Collagen cross-linking of the sclera is a promising approach to strengthen scleral rigidity and thus to inhibit eye growth in progressive myopia. Additionally, cross-linking might inhibit degrading processes in idiopathic melting or in ocular inflammatory diseases of the sclera. Different cross-linking treatments were tested to increase resistance to enzymatic degradation of the rabbit sclera.
Scleral patches from rabbit eyes were cross-linked using paraformaldehyde, glutaraldehyde or riboflavin combined with UV-A-light or with blue light. The patches were incubated with collagenase I (MMP1) for various durations up to 24 h to elucidate differences in scleral resistance to enzymatic degradation. Degraded protein components in the supernatant were detected and quantified using measurements of Fluoraldehyde o-Phthaldialdehyde (OPA) fluorescence.
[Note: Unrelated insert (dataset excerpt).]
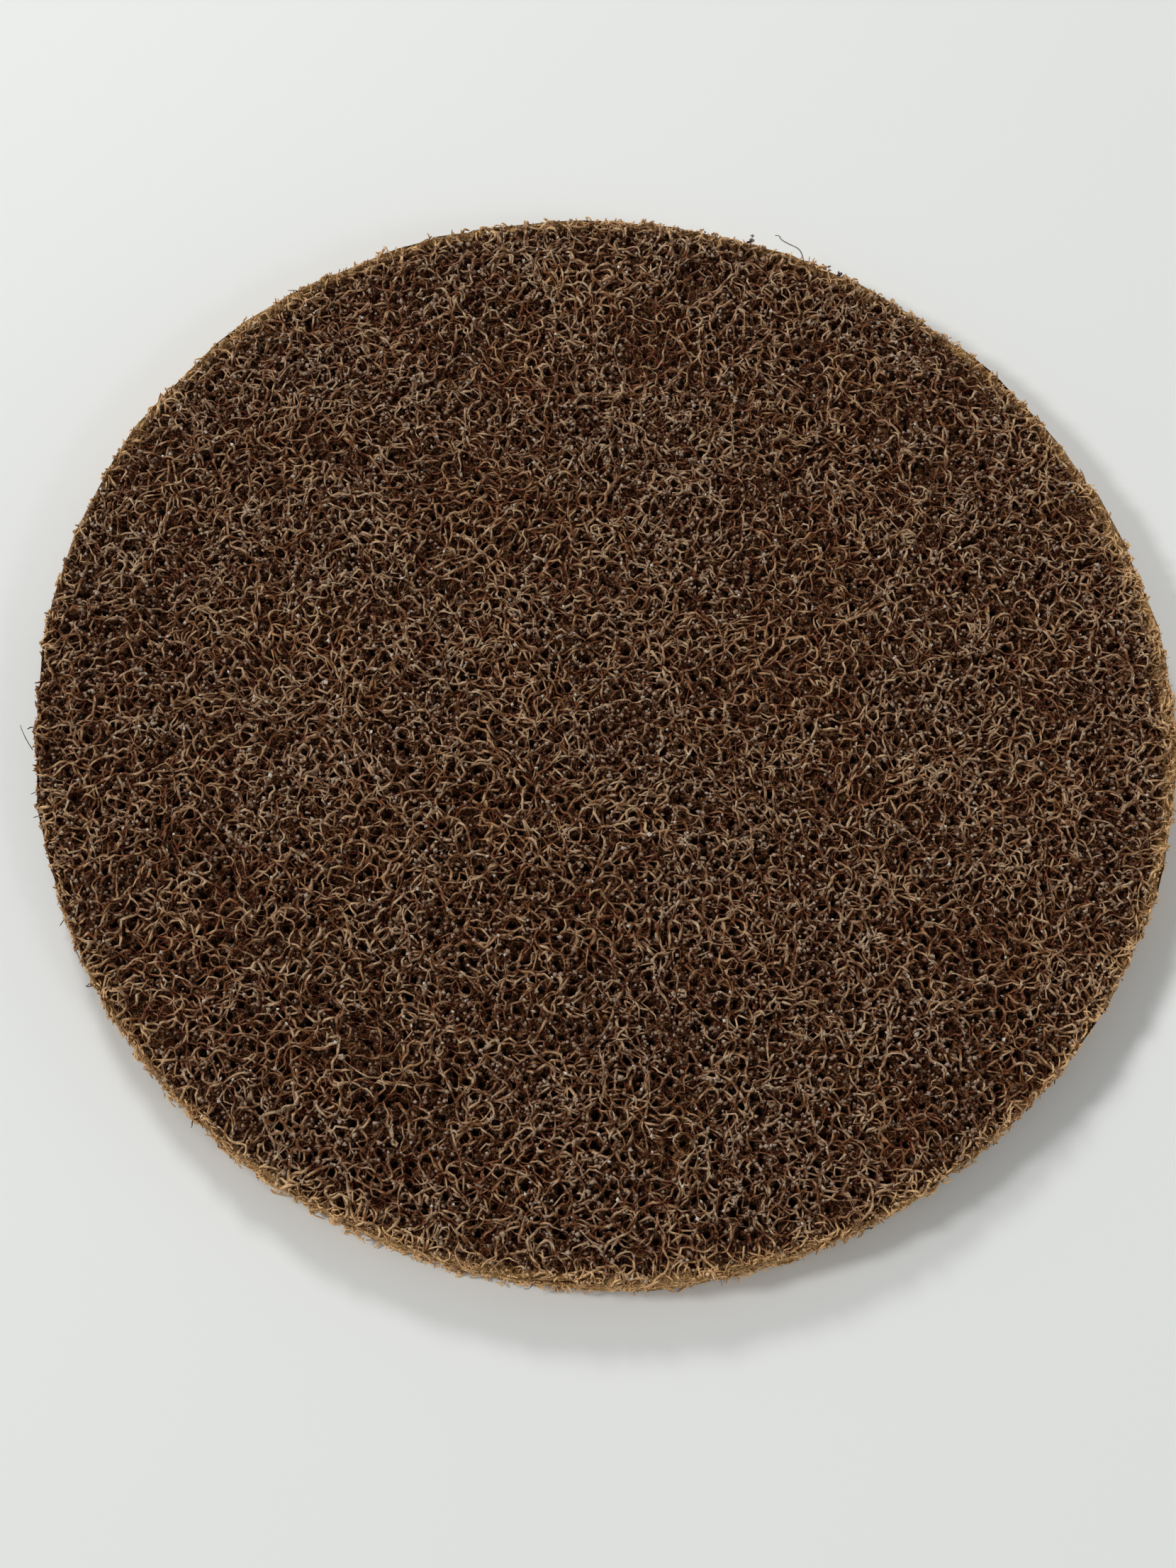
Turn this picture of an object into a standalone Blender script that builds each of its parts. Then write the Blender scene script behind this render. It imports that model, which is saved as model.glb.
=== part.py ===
"""A surface finishing disc: a round pad, die cut from a lofty non-woven web of crimped, resin-bonded strands.

The web is bonded into one piece, so the disc is one solid. Its working face is the open web itself: strands
that curl over each other are crests, lumps of resin bond them where they cross, and the open places between
them are voids that sink into the pad. The edge is the ragged die cut, and the back is flat and matted. The
origin is the middle of the back, with +Z out of the working face.
"""

import math
import random

import bmesh
import bpy
from mathutils import Vector
from mathutils.geometry import delaunay_2d_cdt
from mathutils.kdtree import KDTree

# The cut disc, in metres
DISC_DIAMETER = 0.125
WEB_THICKNESS = 0.006

# The die-cut edge, which leans out towards the back
EDGE_POINT_SPACING = 0.0026
EDGE_FLARE = 0.0009
EDGE_ROUGHNESS = 0.0005
EDGE_DROP = 0.0012
EDGE_ROWS = 3
OUT_OF_ROUND = 0.0004
OUT_OF_ROUND_LOBES = 4

# The strands on the working face
STRAND_LENGTH = 0.020
STRAND_SPACING = 0.0024
STRAND_STEP = 0.0016
STRAND_TRIES = 40
CRIMP_LENGTH = 0.0125
CRIMP_SWAY = 1.2
BOND_RISE = 0.0005

# The voids between the strands
VOID_DEPTH = 0.003
VOID_SPACING = 0.0019
VOID_CLEARANCE = 0.0005

RANDOM_SEED = 7
MERGE_DISTANCE = 0.00004
CREASE_ANGLE = math.radians(40)
WEB_COLOUR = (0.066, 0.036, 0.020, 1.0)
WEB_ROUGHNESS = 0.92


def clear_scene():
    """Starts from nothing."""
    for item in list(bpy.data.objects):
        bpy.data.objects.remove(item, do_unlink=True)


def edge_outline(rng):
    """The cut edge at the face: a circle, a little out of round and roughened by the cut strands."""
    face_radius = DISC_DIAMETER / 2 - EDGE_FLARE - EDGE_ROUGHNESS - OUT_OF_ROUND
    count = round(math.tau * face_radius / EDGE_POINT_SPACING)
    outline = []
    for i in range(count):
        angle = math.tau * i / count
        radius = face_radius + OUT_OF_ROUND * math.cos(OUT_OF_ROUND_LOBES * angle)
        radius += rng.uniform(-EDGE_ROUGHNESS, EDGE_ROUGHNESS)
        outline.append(Vector((radius * math.cos(angle), radius * math.sin(angle))))
    return outline


def strand_path(rng):
    """The middle line of one strand: it sways from side to side by its crimp, and drifts as it goes."""
    radius = DISC_DIAMETER / 2 * math.sqrt(rng.random())
    angle = rng.uniform(0, math.tau)
    point = Vector((radius * math.cos(angle), radius * math.sin(angle)))
    heading = rng.uniform(0, math.tau)
    drift = rng.uniform(-1, 1) / CRIMP_LENGTH
    phase = rng.uniform(0, math.tau)
    path = [point]
    for i in range(round(STRAND_LENGTH / STRAND_STEP)):
        along = i * STRAND_STEP
        sway = CRIMP_SWAY * math.sin(math.tau * along / CRIMP_LENGTH + phase)
        direction = heading + sway + drift * along
        point = point + STRAND_STEP * Vector((math.cos(direction), math.sin(direction)))
        path.append(point)
    return path


def inside_runs(path, limit):
    """The stretches of a path that lie on the disc, each with the one step that crosses the cut edge."""
    runs = []
    run = []
    for point in path:
        if point.length < limit:
            run.append(point)
        elif run:
            runs.append(run + [point])
            run = []
    if run:
        runs.append(run)
    return [run for run in runs if len(run) > 1]


def room_around(path, tree):
    """How far a path keeps from the strands laid so far, on average."""
    return sum(min(tree.find(point.to_3d())[2], STRAND_SPACING) for point in path) / len(path)


def strands(rng):
    """Strands enough to lie one STRAND_SPACING apart, each where it finds the most room in some tries."""
    area = math.pi * (DISC_DIAMETER / 2) ** 2
    count = round(area / (STRAND_SPACING * STRAND_LENGTH))
    limit = DISC_DIAMETER / 2 - EDGE_FLARE
    runs = inside_runs(strand_path(rng), limit)
    while len(runs) < count:
        tree = tree_of([point for run in runs for point in run])
        tries = [run for _ in range(STRAND_TRIES) for run in inside_runs(strand_path(rng), limit)]
        runs.append(max(tries, key=lambda run: room_around(run, tree)))
    return runs


def tree_of(points):
    """A search tree over flat points."""
    tree = KDTree(len(points))
    for i, point in enumerate(points):
        tree.insert(point.to_3d(), i)
    tree.balance()
    return tree


def points_along(line, spacing):
    """Points along a line of points, close enough to stand for it."""
    found = []
    for start, end in zip(line, line[1:]):
        steps = max(1, math.ceil((end - start).length / spacing))
        found += [start.lerp(end, i / steps) for i in range(steps)]
    return found + [line[-1]]


def open_places(rng, outline, runs):
    """Places clear of every strand, each with its way to the nearest one, the roomiest first."""
    lines = runs + [outline + outline[:1]]
    tree = tree_of([point for line in lines for point in points_along(line, VOID_CLEARANCE)])
    reach = min(point.length for point in outline) - VOID_CLEARANCE
    rows = math.ceil(reach / VOID_CLEARANCE)
    places = []
    for row in range(-rows, rows):
        for column in range(-rows, rows):
            point = VOID_CLEARANCE * Vector((column + rng.random(), row + rng.random()))
            if point.length < reach:
                clearance = tree.find(point.to_3d())[2]
                if clearance > VOID_CLEARANCE:
                    places.append((clearance, point))
    return sorted(places, key=lambda place: -place[0])


def voids(rng, outline, runs):
    """The voids, at least one VOID_SPACING apart, each with its way to the nearest strand."""
    chosen = []
    cells = {}
    for clearance, point in open_places(rng, outline, runs):
        column = math.floor(point.x / VOID_SPACING)
        row = math.floor(point.y / VOID_SPACING)
        around = [(column + i, row + j) for i in (-1, 0, 1) for j in (-1, 0, 1)]
        near = [other for cell in around for other in cells.get(cell, [])]
        if all((point - other).length > VOID_SPACING for other in near):
            cells.setdefault((column, row), []).append(point)
            chosen.append((clearance, point))
    return chosen


def face_of_web(rng):
    """The working face as one sheet of triangles, with strands as crests and voids as pits between them."""
    outline = edge_outline(rng)
    runs = strands(rng)
    points = list(outline)
    heights = [WEB_THICKNESS - rng.uniform(0, EDGE_DROP) for _ in outline]
    edges = [(i, (i + 1) % len(outline)) for i in range(len(outline))]
    for run in runs:
        first = len(points)
        points += run
        heights += [WEB_THICKNESS - BOND_RISE] * len(run)
        edges += [(first + i, first + i + 1) for i in range(len(run) - 1)]
    for clearance, point in voids(rng, outline, runs):
        points.append(point)
        heights.append(WEB_THICKNESS - VOID_DEPTH * min(1, clearance / (VOID_SPACING / 2)))
    rim = list(range(len(outline)))
    places, _, faces, sources, _, owners = delaunay_2d_cdt(points, edges, [rim], 0, MERGE_DISTANCE)
    bm = bmesh.new()
    corners = []
    for place, source in zip(places, sources):
        # A corner without a source is where two strands cross, and their bond stands highest
        height = min(heights[i] for i in source) if source else WEB_THICKNESS
        corners.append(bm.verts.new((place.x, place.y, height)))
    for face, owner in zip(faces, owners):
        if owner:
            bm.faces.new([corners[i] for i in face])
    cut_off = [corner for corner in bm.verts if not corner.link_faces]
    bmesh.ops.delete(bm, geom=cut_off, context="VERTS")
    return bm


def add_edge_and_back(bm, rng):
    """Carries the face's outline down a rough, leaning wall to the flat back."""
    rim = [edge for edge in bm.edges if edge.is_boundary]
    for row in range(1, EDGE_ROWS + 1):
        grown = bmesh.ops.extrude_edge_only(bm, edges=rim)["geom"]
        rim = [item for item in grown if isinstance(item, bmesh.types.BMEdge)]
        height = WEB_THICKNESS * (1 - row / EDGE_ROWS)
        waver = EDGE_ROUGHNESS if row < EDGE_ROWS else 0
        for corner in [item for item in grown if isinstance(item, bmesh.types.BMVert)]:
            outwards = EDGE_FLARE / EDGE_ROWS + rng.uniform(-EDGE_ROUGHNESS, EDGE_ROUGHNESS) / 2
            corner.co.xy += outwards * corner.co.xy.normalized()
            corner.co.z = height + rng.uniform(-waver, waver)
    bmesh.ops.holes_fill(bm, edges=rim)
    bmesh.ops.recalc_face_normals(bm, faces=bm.faces)


def centre_outline(bm):
    """Puts the middle of the disc's outline on the axis."""
    low = Vector([min(corner.co[i] for corner in bm.verts) for i in range(2)])
    high = Vector([max(corner.co[i] for corner in bm.verts) for i in range(2)])
    bmesh.ops.translate(bm, verts=bm.verts, vec=-((low + high) / 2).to_3d())


def web_material():
    """Brown mineral-filled resin over nylon strands."""
    material = bpy.data.materials.new("bonded_web")
    material.use_nodes = True
    shader = material.node_tree.nodes["Principled BSDF"]
    shader.inputs["Base Color"].default_value = WEB_COLOUR
    shader.inputs["Roughness"].default_value = WEB_ROUGHNESS
    shader.inputs["Metallic"].default_value = 0.0
    return material


def build_web_disc():
    """The whole disc as one closed solid."""
    rng = random.Random(RANDOM_SEED)
    bm = face_of_web(rng)
    add_edge_and_back(bm, rng)
    centre_outline(bm)
    mesh = bpy.data.meshes.new("web_disc")
    bm.to_mesh(mesh)
    bm.free()
    mesh.shade_smooth()
    mesh.set_sharp_from_angle(angle=CREASE_ANGLE)
    mesh.materials.append(web_material())
    disc = bpy.data.objects.new("web_disc", mesh)
    bpy.context.scene.collection.objects.link(disc)
    return disc


clear_scene()
build_web_disc()
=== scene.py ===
"""A surface finishing disc of bonded non-woven web, lying on a pale floor with its open face up."""

import math

import bmesh
import bpy
import numpy as np
from mathutils import Matrix, Vector, noise
from mathutils.geometry import delaunay_2d_cdt


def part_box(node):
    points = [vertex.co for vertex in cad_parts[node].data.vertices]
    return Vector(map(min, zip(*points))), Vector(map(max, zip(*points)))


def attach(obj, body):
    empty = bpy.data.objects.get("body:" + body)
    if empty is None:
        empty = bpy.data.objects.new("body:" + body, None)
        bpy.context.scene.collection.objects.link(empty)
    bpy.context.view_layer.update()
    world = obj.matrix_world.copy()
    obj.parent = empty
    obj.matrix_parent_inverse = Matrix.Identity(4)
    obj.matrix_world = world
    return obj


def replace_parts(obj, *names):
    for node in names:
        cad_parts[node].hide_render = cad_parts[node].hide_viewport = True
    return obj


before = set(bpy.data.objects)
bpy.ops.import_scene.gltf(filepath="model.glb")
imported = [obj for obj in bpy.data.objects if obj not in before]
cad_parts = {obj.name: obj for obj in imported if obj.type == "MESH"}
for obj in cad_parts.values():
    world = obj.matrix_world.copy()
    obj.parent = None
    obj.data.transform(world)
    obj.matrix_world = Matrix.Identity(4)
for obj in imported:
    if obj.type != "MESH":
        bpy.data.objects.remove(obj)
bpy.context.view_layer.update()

# The matted middle of the web: nylon strands and resin, bonded so closely that no light gets through.
# It is laid and cured with the rest of the web in one sheet, and the die cuts it at the same edge.
disc_low, disc_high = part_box("web_disc")
DISC_RADIUS = (disc_high.x - disc_low.x + disc_high.y - disc_low.y) / 4
WEB_THICKNESS = disc_high.z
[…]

All cross-linking methods reduced the enzymatic degradation of rabbit scleral tissue by MMP1. Incubation with glutaraldehyde (1%) and paraformaldehyde (4%) caused nearly a complete inhibition of enzymatic degradation (down to 7% ± 2.8 of digested protein compared to control). Cross-linking with riboflavin/UV-A-light reduced the degradation by MMP1 to 62% ± 12.7 after 24 h. Cross-linking with riboflavin/blue light reduced the degradation by MMP1 to 77% ± 13.5 after 24 h. No significant differences could be detected comparing different light intensities, light exposure times or riboflavin concentrations.
The application of all cross-linking methods increased the resistance of rabbit scleral tissue to MMP1-degradation. Especially, gentle cross-linking with riboflavin and UV-A or blue light might be a clinical approach in future.